Ils sont deux sur scène à nous raconter comment vit un vieux couple qui s’échine à tous les coups mais qui s’aime comme savent aimer les Libanais : en se chamaillant, en levant le ton, en pestant, mais aussi en s’inquiétant, en passant outre, en assumant, en partageant le bien et le mal.
Et c’est ce qui touche le plus dans cette pièce enlevée, magistralement jouée par Cynthia Karam et Fouad Yammine, deux acteurs qui semblaient nous rejouer l’histoire de leur amour. Parce que c’est bien d’amour dont il s’agit.

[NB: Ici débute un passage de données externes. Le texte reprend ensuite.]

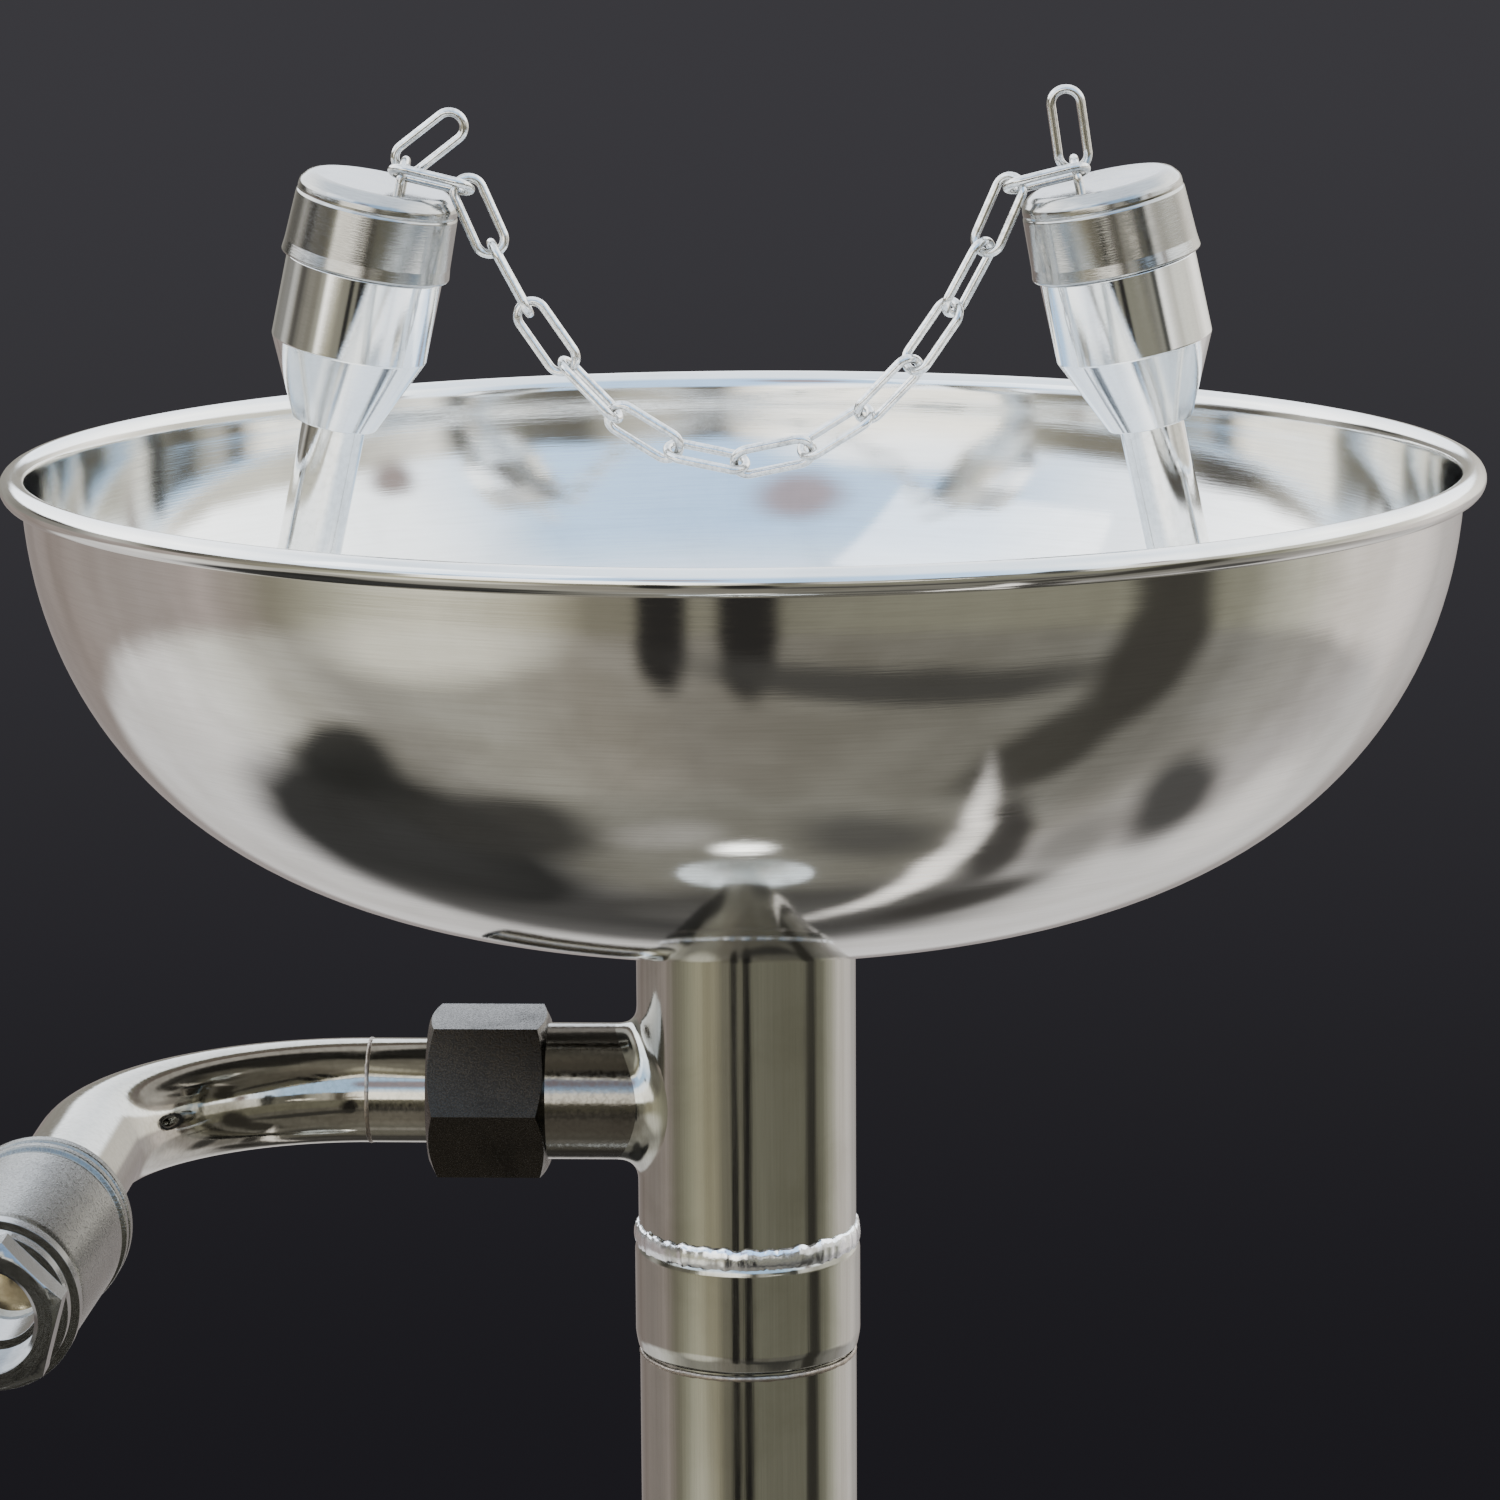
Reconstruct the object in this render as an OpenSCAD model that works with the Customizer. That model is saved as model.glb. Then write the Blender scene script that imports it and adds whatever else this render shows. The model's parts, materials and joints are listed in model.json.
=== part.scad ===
// Pedestal eyewash station: a spun basin on a drain column, two spray heads under
// chained dust caps, and a side inlet with a ball valve and a push plate.
// Millimetres, Z up. The origin is the middle of the base flange on the floor,
// the user stands at -Y, and the supply comes in on the -X side.

/* [Basin] */
// Height of the basin rim above the floor
rim_z = 950; // [900:1:1000]
// Outer radius of the basin wall under its rolled edge
bowl_r = 136; // [134:0.5:138]
// Depth of the basin below the rim
bowl_depth = 88.5; // [86:0.5:92]
// Thickness of the basin sheet
bowl_wall = 1.2; // [1:0.1:1.5]
// Squareness of the basin's side seen in section
side_power = 2.95; // [2.5:0.05:3.3]
// Squareness of the basin's floor seen in section
floor_power = 2.1; // [1.9:0.05:2.3]
// Thickness of the rolled edge
bead_d = 5; // [4:0.5:6]
// Radius of the drain hole
drain_r = 17.5; // [16:0.5:18.5]

/* [Column] */
// Outer radius of the column pipe
pipe_r = 21.2; // [20.8:0.1:21.6]
// Bore radius of the column pipe
pipe_bore = 19.7; // [19.2:0.1:20]
// Height of the drain tee's top end above the floor
waste_top = 220; // [200:1:300]
// Length of the drain tee
waste_len = 80; // [70:1:100]
// Radius of the base flange
flange_r = 100; // [95:1:120]
// Thickness of the base flange
flange_t = 8; // [6:1:10]
// Diameter of the circle of floor bolts
bolt_circle = 160; // [150:1:170]
// Number of floor bolts
bolt_count = 4; // [4:1:8]

/* [Spray heads] */
// Half the distance between the two heads at the foot of their caps
head_x = 70.4; // [66:0.1:76]
// Height of the foot of the caps above the yoke
head_z = 103.4; // [95:0.1:110]
// Tilt of each head towards the other
tilt = 12.5; // [10:0.5:15]
// Lean of both heads towards the user
lean = 4; // [2:0.5:6]
// Height of the yoke below the rim
yoke_drop = 66; // [64:0.5:68]
// Radius of the yoke tube
arm_r = 6.1; // [5.9:0.1:6.3]
// Bend radius of the yoke tube
arm_bend = 20; // [16:1:24]

/* [Caps and chain] */
// Outer radius of a cap at its foot
cap_r = 16; // [15.6:0.1:16.5]
// Height of a cap
cap_h = 16; // [15:0.5:18]
// Thickness of the chain's wire
wire_d = 1.7; // [1.5:0.1:1.7]
// Outer length of a link
link_len = 16.7; // [16.7:0.1:17]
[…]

Celui qui se traduit par de multiples gestes quotidiens, anodins, mais qui tricotent une existence avec affection et dépassement.
Le public de Montréal, réuni par les bons soins de CANEV, la société dirigée par Camille Nassar qui a le souci de répondre aux désirs profonds des libano-canadiens, a réagi fortement et joyeusement à cette bouffée bien de chez nous.

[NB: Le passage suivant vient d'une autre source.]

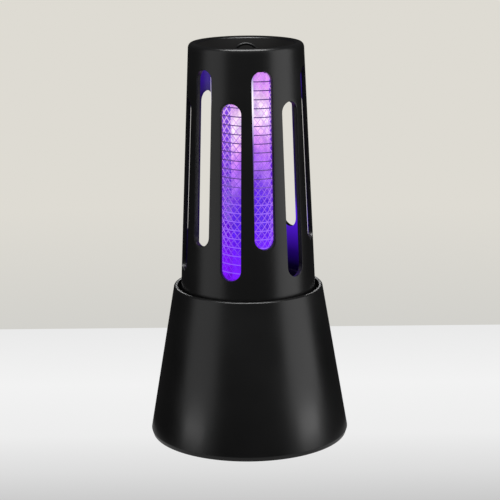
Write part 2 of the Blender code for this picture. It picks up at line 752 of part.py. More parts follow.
# ---- Shroud, cap and hanging loop ----
def make_seal_ring(parts):
    low, high = DECK_Z[1] + 0.0002, SHROUD_BOTTOM_Z - 0.0002
    turned_ring("seal_ring", SPIGOT_R + GAP, SPIGOT_R + SEAL_WIDTH, low, high, "rubber", parts, 32)


def make_shroud(parts, cutters):
    outer = [(RIM_INNER_R, DISH_EDGE_Z)]
    outer += arc((SHROUD_TOP_R - RIM_R, HEIGHT - RIM_R), RIM_R, 90, 2.5, 3)
    outer += [(shroud_radius(SHROUD_BOTTOM_Z), SHROUD_BOTTOM_Z)]
    inner = [
        (shroud_radius(SHROUD_BOTTOM_Z) - SHROUD_WALL, SHROUD_BOTTOM_Z),
        (shroud_radius(LIP_Z) - SHROUD_WALL, LIP_Z),
        (RIM_INNER_R, LIP_Z),
    ]
    shroud = turned("shroud", outer + inner, "black_plastic", parts, steps=48, closed=True)
    end_r = SLOT_WIDTH / 2 - 0.00001
    depth = 0.016
    for i in range(SLOT_COUNT):
        azimuth = SLOT_FIRST_DEG + 360.0 / SLOT_COUNT * i
        low, high = LOW_SLOT_Z if i % 2 == 0 else HIGH_SLOT_Z
        outline = rounded_outline(SLOT_WIDTH, high - low, end_r, 4)
        place = at_azimuth(shroud_radius((low + high) / 2), azimuth, (low + high) / 2)
        cut(shroud, prism_along_y(f"slot_cutter_{i + 1}", outline, place, depth, None, cutters, azimuth))


def make_top_cap(parts, cutters):
    flange_z = LIP_Z - GAP
    dish = []
    steps = 4
    for i in range(steps + 1):
        share = i / steps
        r = DISH_BOTTOM_R + (DISH_EDGE_R - DISH_BOTTOM_R) * share
        dish.append((r, DISH_BOTTOM_Z + (DISH_EDGE_Z - DISH_BOTTOM_Z) * share**1.6))
    well = [(0, WELL_Z), (WELL_R, WELL_Z), (WELL_R, DISH_BOTTOM_Z - WELL_EDGE_DROP)]
    side = [(DISH_EDGE_R, flange_z), (CAP_FLANGE_R, flange_z), (CAP_FLANGE_R, flange_z - CAP_WALL)]
    under = [
        (DISH_EDGE_R - 0.004, flange_z - CAP_WALL),
        (WELL_R + CAP_WALL, DISH_BOTTOM_Z - CAP_WALL - WELL_EDGE_DROP),
        (WELL_R + CAP_WALL, WELL_Z - CAP_WALL),
        (0, WELL_Z - CAP_WALL),
    ]
    cap = turned("top_cap", well + dish + side + under, "black_plastic", parts, steps=36)
    for i, side_x in enumerate((1, -1)):
        x = sorted((side_x * LUG_X[0], side_x * LUG_X[1]))
        low, high = (x[0], -LUG_HALF_Y, WELL_Z - 0.0004), (x[1], LUG_HALF_Y, LUG_TOP_Z)
        join(cap, box(f"lug_{i + 1}", low, high, None, cutters))
        start, end = (side_x * (LUG_X[0] - 0.001), 0, LOOP_Z), (side_x * (LUG_X[1] + 0.0004), 0, LOOP_Z)
        cut(cap, cylinder(f"lug_bore_{i + 1}", PIN_HOLE_R, start, end, None, cutters, 12))


def make_hang_loop(parts, cutters):
    """A half hoop with an eye at each end, with its origin on its hinge axis."""
    points = [Vector((x, 0, z)) for x, z in arc((0, 0), LOOP_R, 0, 180, 20)]
    hoop = wire("hoop", points, LOOP_WIRE_R, None, cutters, resolution=1)
    loop = add_object("hang_loop", mesh_from_curve(hoop, "hang_loop"), "black_plastic", parts)
    loop.location = (0, 0, LOOP_Z)
    for i, side_x in enumerate((1, -1)):
        start = (side_x * LOOP_R - EYE_WIDTH / 2, 0, LOOP_Z)
        end = (side_x * LOOP_R + EYE_WIDTH / 2, 0, LOOP_Z)
        join(loop, cylinder(f"eye_{i + 1}", EYE_R, start, end, None, cutters, 16))
    for i, side_x in enumerate((1, -1)):
        start = (side_x * (LOOP_R - EYE_WIDTH), 0, LOOP_Z)
        end = (side_x * (LOOP_R + EYE_WIDTH), 0, LOOP_Z)
        cut(loop, cylinder(f"eye_bore_{i + 1}", PIN_HOLE_R, start, end, None, cutters, 12))


def make_loop_pins(parts):
    for i, side_x in enumerate((1, -1)):
        start = (side_x * (LOOP_R - 0.0010), 0, LOOP_Z)
        end = (side_x * (LUG_X[1] - 0.0002), 0, LOOP_Z)
        cylinder(f"loop_pin_{i + 1}", PIN_R, start, end, "steel", parts, 10)


def parent_to_axes(parts):
    """Empties on the joints' axes carry the pieces that move."""
    lifted = ("shroud", "top_cap", "seal_ring", "loop_pin_1", "loop_pin_2")
    pressed = ("power_button", "switch_plunger")
    helpers = {
        "shroud_axis": ((0, 0, SHROUD_BOTTOM_Z), lifted),
        "button_axis": ((0, BUTTON_FACE_Y, BUTTON_Z), pressed),
    }
    for name, (place, children) in helpers.items():
        axis = bpy.data.objects.new(name, None)
        axis.location = place
        axis.empty_display_size = 0.01
        parts.objects.link(axis)
        for child in children:
            obj = bpy.data.objects[child]
            obj.parent = axis
            obj.matrix_parent_inverse = Matrix.Translation(-Vector(place))


def main():
    clear_scene()
    parts = new_collection("bug_zapper")
    cutters = new_collection("cutters")
    make_base_shell(parts, cutters)
    make_bottom_cover(parts, cutters)
    make_feet(parts)
    make_cover_screws(parts)
    make_base_deck(parts, cutters)
    make_deck_screws(parts)
    make_battery_holder(parts, cutters)
    make_cell(parts)
    make_main_board(parts, cutters)
    make_board_parts(parts, cutters)
    make_usb_port(parts, cutters)
    make_switch(parts, cutters)
    make_button(parts)
    make_charge_light(parts)
    make_leads(parts)
    make_grid_holders(parts, cutters)
    make_posts(parts)
    make_outer_grid(parts)
    make_inner_grid(parts)
    make_lamp(parts)
    make_seal_ring(parts)
    make_shroud(parts, cutters)
    make_top_cap(parts, cutters)
    make_hang_loop(parts, cutters)
    make_loop_pins(parts)
    parent_to_axes(parts)


main()
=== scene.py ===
"""Looks of the electric bug zapper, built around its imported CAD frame. Metres, +Z up, front towards -Y.

Azimuths are measured from the front (-Y) towards +X.
"""

import json
import math

import bmesh
import bpy
from mathutils import Matrix, Vector


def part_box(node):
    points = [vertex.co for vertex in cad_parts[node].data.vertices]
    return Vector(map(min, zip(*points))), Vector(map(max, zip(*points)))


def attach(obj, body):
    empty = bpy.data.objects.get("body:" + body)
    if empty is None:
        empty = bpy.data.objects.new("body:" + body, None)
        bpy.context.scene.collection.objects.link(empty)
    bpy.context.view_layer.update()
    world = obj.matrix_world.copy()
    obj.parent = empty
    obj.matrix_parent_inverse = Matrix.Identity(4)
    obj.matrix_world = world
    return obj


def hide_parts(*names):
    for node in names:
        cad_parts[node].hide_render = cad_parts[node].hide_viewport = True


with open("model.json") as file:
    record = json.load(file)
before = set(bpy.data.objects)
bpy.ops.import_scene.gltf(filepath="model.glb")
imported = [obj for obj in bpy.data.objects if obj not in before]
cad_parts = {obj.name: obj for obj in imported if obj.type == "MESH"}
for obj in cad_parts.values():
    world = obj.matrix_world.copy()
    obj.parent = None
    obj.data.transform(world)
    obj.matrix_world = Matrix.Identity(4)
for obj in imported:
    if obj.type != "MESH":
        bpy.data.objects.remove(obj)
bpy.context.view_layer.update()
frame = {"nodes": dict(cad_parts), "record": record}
MM = 0.001

# ---- Driving dimensions, from the frame where it holds them ----
BASE_LOW, BASE_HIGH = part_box("base_shell")
SHROUD_LOW, SHROUD_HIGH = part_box("shroud")
CAP_LOW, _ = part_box("top_cap")
LAMP_LOW, LAMP_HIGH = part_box("lamp_tube")
GRID_LOW, GRID_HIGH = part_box("outer_grid")
LATTICE_LOW, LATTICE_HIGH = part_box("inner_grid")

BASE_R = 45.0 * MM
BASE_TOP_R = 33.2 * MM
BASE_WALL = 2.2 * MM
BASE_BEVEL_Z = 2.6 * MM
BASE_BEVEL_DEPTH = 1.0 * MM
COLLAR_R = 31.5 * MM
COLLAR_DEPTH = 4.0 * MM
SHROUD_LOW_R = 30.0 * MM
SHROUD_TOP_R = 25.2 * MM
SHROUD_WALL = 1.9 * MM
RIM_R = 2.0 * MM
RIM_INNER_R = 21.5 * MM
DISH_EDGE_Z = 176.6 * MM
DISH_BOTTOM_Z = 172.6 * MM
WELL_R = 10.0 * MM
WELL_Z = 169.5 * MM
CAP_GAP = 0.15 * MM  # between the cap's edge and the rim
LUG_SIZE = (2.0 * MM, 3.2 * MM)  # each of the two lugs that hold the loop's pins
LUG_X = 8.0 * MM
LUG_ABOVE_PIVOT = 1.4 * MM
LUG_ROOT = 0.3 * MM  # how far a lug is sunk into the well's floor
LOOP_R = 5.8 * MM
LOOP_WIRE_R = 0.65 * MM
LOOP_EYE_R = 1.3 * MM
PIN_HOLE_R = 0.6 * MM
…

Le rideau se lève sur une scène déjà comique. Dans une salle de bains. Lui en pyjama, debout devant la cuvette, jongle avec ses problèmes de prostate, alors que derrière la porte, sa vieille épouse, toute courbée, l’admoneste pour lui donner son linge sale et sortir de là où il s’est enfermé pour un peu de paix, à tripoter son cellulaire pour y faire défiler de belles femmes. Situation classique des « vieux amants » qui va se répercuter tout le long des 90 minutes durant lesquelles les spectateurs n’arrêteront pas de rire, de retrouver des situations familières. Tout aussi familières sont les scènes en flash-back où le vieux couple revit des scènes de leur amour naissant, de leur passé chaotique avec leur fils, la guerre, la famille, les problèmes pécuniaires… Fragments de vie de la majorité des mariés libanais que les évènements malmènent mais qui restent malgré tout soudés.
Dans une authenticité toute simple, avec beaucoup de rires, les accrocs courants de toute une vie se déroulent sous nos yeux : la belle-sœur qu’on insulte une fois le téléphone fermé, les tics des épouses qui ne sont jamais satisfaites de la chemise choisie par leur mari, l’héritage à léguer sur lequel chacun a sa propre vision… Dans l’intimité de ce duo attachant, qui nous invite à partager leur modus vivendi pour rester ensemble, aucune prétention de faire passer un message quelconque, ni politique, ni moral, mais juste une intention brillamment « montée » par Karim Chebli et Sara Abdo, celle de nous faire réfléchir sur la vie qui passe trop vite, en un battement de cils, « Ghamed 3en fateh 3en », et que dans cette farandole éphémère seul l’amour persiste.